System failure
Here’s another slightly different scenario.
You’ve trained a product recommendation model based on users’ click and purchase behavior on your ecommerce site.
On Black Friday, your server responsible for transactions and payments goes down whilst the web server remains up and running, so the model thinks that no one who clicks is buying anything.
It’s impossible to have models unlearn things that have already been learned but one thing you can do
is roll back the model’s state to a time prior to the data pollution
Of course, in order to do this, you will need infrastructure that
automatically creates and saves models as well as their meta information.
Here’s another scenario. You’ve trained a static product recommendation model which alone will determine which products users see when they are on the home page and when they are viewing individual products.
The model works by using purchasing behavior of other users.
After deploying it, user session time and conversion rate initially increase.
But, in the months that follow the release of the model, conversion rate and user session time steadily decline to slightly below the levels they were at before the launch of the model.
What went wrong?
Well, your model is not updating to
new users,
new products,
and new patterns in user preference.
Because the model only knows about
your older products,
it continues to recommend them long after they’ve fallen out of favor.
Ultimately, users simply ignored the recommendations altogether,
and made do with the site’s search functionality.
This “cold start” problem is common for this sort of recommendation model.

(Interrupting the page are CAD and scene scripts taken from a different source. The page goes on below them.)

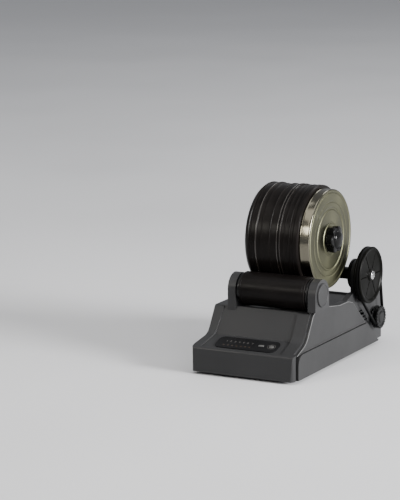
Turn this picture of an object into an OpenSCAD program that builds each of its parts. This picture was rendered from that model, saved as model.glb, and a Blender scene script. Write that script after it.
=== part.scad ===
// Rotary rock tumbler: a rubber barrel turning on two rollers over a moulded base.
// +X runs along the roller axes towards the belt drive, -Y is the control panel side, +Z is up.
// The origin lies on the resting plane, in the middle of the whole object's width and depth.

/* [Barrel] */
// Radius of the barrel's two riding bands
barrel_r = 57.5; // [56:0.5:59]
// Left end of the barrel along X
barrel_x0 = -34; // [-34:0.5:-32]
// Wall thickness of the rubber barrel
barrel_wall = 6; // [5:0.5:8]
// Outer radius of the metal lid
lid_r = 53.5; // [53:0.5:54]
// X position of the lid's outer face
lid_face_x = 41; // [40:0.5:42]
// Corner radius of the six-sided knob
knob_r = 15.5; // [13:0.5:18]

/* [Rollers] */
// Radius of the rubber roller sleeves
roller_r = 18; // [16:0.5:18]
// Distance between the two roller axes
roller_spacing = 117; // [112:1:118]
// Height of both roller axes
roller_z = 82.8; // [82:0.2:86]
// Radius of the steel roller shafts
shaft_r = 4; // [3:0.5:5]

/* [Base] */
// Front of the housing along Y
front_y = -117; // [-120:0.5:-116]
// Rear of the housing along Y
rear_y = 116; // [114:1:120]
// Wall thickness of the housing
wall = 2.5; // [2:0.25:3]
// Width of the front block
front_w = 119; // [118:1:122]
// Height of the front deck
deck_z = 65.3; // [64.5:0.1:65.5]
// Height of the rubber feet below the tray
foot_h = 3; // [2:0.5:4]

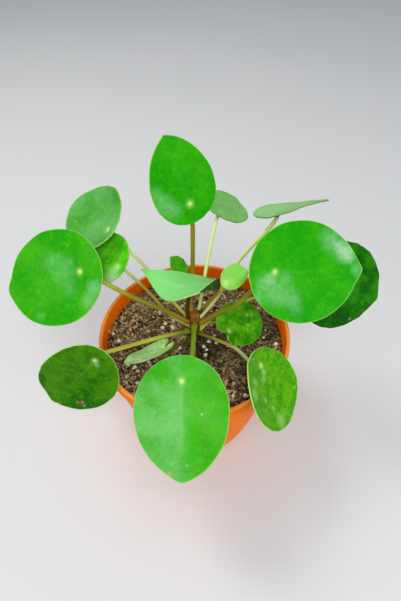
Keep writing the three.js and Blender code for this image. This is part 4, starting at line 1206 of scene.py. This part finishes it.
# The floor, the lights and the camera are placed in metres.
FLOOR_SIZE = 8.0
FLOOR_PLACE = (0, 2.0, 0)
FLOOR_GREY = rgb(0.70, 0.71, 0.72)
FLOOR_PALE = rgb(0.74, 0.745, 0.75)
SURROUND_COLOUR = rgb(0.93, 0.96, 1.0)
SURROUND_STRENGTH = 0.42
LIGHTS_AIM = Vector((0, 0, 0.12))
WARM_WHITE = (1.0, 0.99, 0.96)
WHITE = (1.0, 1.0, 1.0)
CAMERA_PLACE = (0.0038, -0.1626, 0.3086)
# The camera's tilt from straight down, in degrees, and its lens and sensor in millimetres.
CAMERA_TILT = 41.94
LENS = 23.96
SENSOR_WIDTH = 36.0

deselect()
bpy.ops.mesh.primitive_plane_add(size=FLOOR_SIZE, location=FLOOR_PLACE)
floor = bpy.context.object
floor.name = "studio_floor"
paper = Finish("floor_paper")
paper_tone = paper.mix(paper.noise(3.0, 2.0), FLOOR_GREY, FLOOR_PALE)
floor.data.materials.append(paper.finish(Base_Color=paper_tone, Roughness=0.8))

world = bpy.data.worlds.new("studio_surround")
world.use_nodes = True
surround = world.node_tree.nodes["Background"]
surround.inputs["Color"].default_value = SURROUND_COLOUR
surround.inputs["Strength"].default_value = SURROUND_STRENGTH
bpy.context.scene.world = world


def soft_light(name, place, size, power, colour):
    """A round soft light that looks at the plant."""
    light = bpy.data.lights.new(name, "AREA")
    light.shape = "DISK"
    light.size = size
    light.energy = power
    light.color = colour
    holder = bpy.data.objects.new(name, light)
    bpy.context.scene.collection.objects.link(holder)
    holder.location = place
    holder.rotation_euler = (LIGHTS_AIM - Vector(place)).to_track_quat("-Z", "Y").to_euler()


soft_light("top_window", (-0.55, 0.35, 1.15), 0.45, 5.0, WARM_WHITE)
soft_light("right_window", (0.95, -0.66, 0.62), 0.4, 2.0, WHITE)
soft_light("left_window", (-0.98, -0.50, 0.62), 0.4, 1.5, WHITE)
soft_light("front_window", (0.2, -0.85, 1.2), 0.7, 9.0, WHITE)

camera_data = bpy.data.cameras.new("camera")
camera_data.sensor_fit = "AUTO"
camera_data.sensor_width = SENSOR_WIDTH
camera_data.lens = LENS
camera_data.clip_start = 0.01
camera = bpy.data.objects.new("camera", camera_data)
camera.location = CAMERA_PLACE
camera.rotation_euler = (math.radians(CAMERA_TILT), 0, 0)
bpy.context.scene.collection.objects.link(camera)
bpy.context.scene.camera = camera
# The default view transform would grey the greens and the orange.
bpy.context.scene.view_settings.view_transform = "Standard"
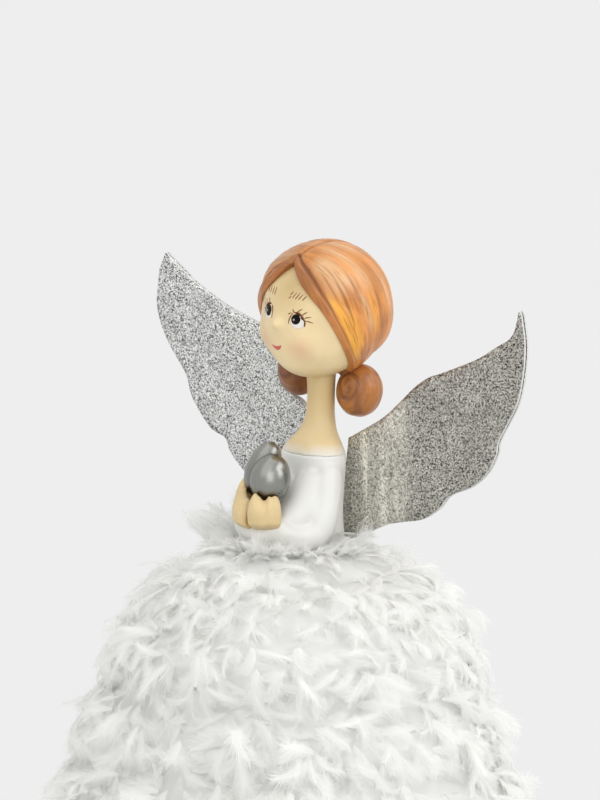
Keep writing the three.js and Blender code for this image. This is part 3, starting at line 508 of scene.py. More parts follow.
# Polar angle from the face and turn about it in degrees, spread in degrees, rise as a share
FACE_FORMS = [
    ((1.5, 180), 5.2, 0.135),
    ((62, 180), 24, 0.07),
    ((48, 125), 14, 0.035),
    ((48, -125), 14, 0.035),
    ((42, 90), 15, -0.09),
    ((42, -90), 15, -0.09),
]
HAIR_FORMS = [
    ((68, 34), 24, 0.06),
    ((68, -56), 24, 0.06),
    ((127, 106), 24, 0.07),
    ((127, -106), 24, 0.07),
]
PARTING_TURN = -12
BRIM_TURNS = [0, 10, 24, 40, 56, 72, 88, 104, 120, 140, 160, 180]
LEFT_BRIM = smooth_through(BRIM_TURNS, [59, 50, 43, 40.5, 41, 44.5, 50, 58, 69, 86, 100, 113])
RIGHT_BRIM = smooth_through(BRIM_TURNS, [59, 50, 43, 41, 45, 55, 65, 74, 83, 94, 104, 113])
HAIR = {
    "radius": 26.0,
    "back": 3.4,
    "up": 4.0,
    "brim": 1.7,
    "roll": 0.9,
    "groove": 0.55,
    "parting": 0.9,
    "least": 0.25,
    "lining": 1.0,
}
BUN = {"radius": 9.4, "half_height": 10.8, "aside": 16.3, "back": 10.5, "down": 28.9}
TIE_RADII = [4.6, 4.1, 4.4]
# The rolled knot on a bun, from the bun's middle
KNOT_SPOTS = [(-4.4, -9.4, 8.6), (-4.4, -8.2, 9.2), (-1.8, -5.6, 11.4)]
KNOT_RADII = [1.7, 2.3, 2.0]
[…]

We’ll talk more about recommendation systems later in the course.
The solution here is to
dynamically retrain your model on newer data,
and also to understand the limits of your model.
Here’s one other scenario. You’ve deployed a statically-trained fraud detection model and its performance starts off good
but quickly degrades.
What’s gone wrong here?
In adversarial environments, where one party is trying to beat another, it’s particularly important to dynamically retrain the model, to keep up with the most recent strategies.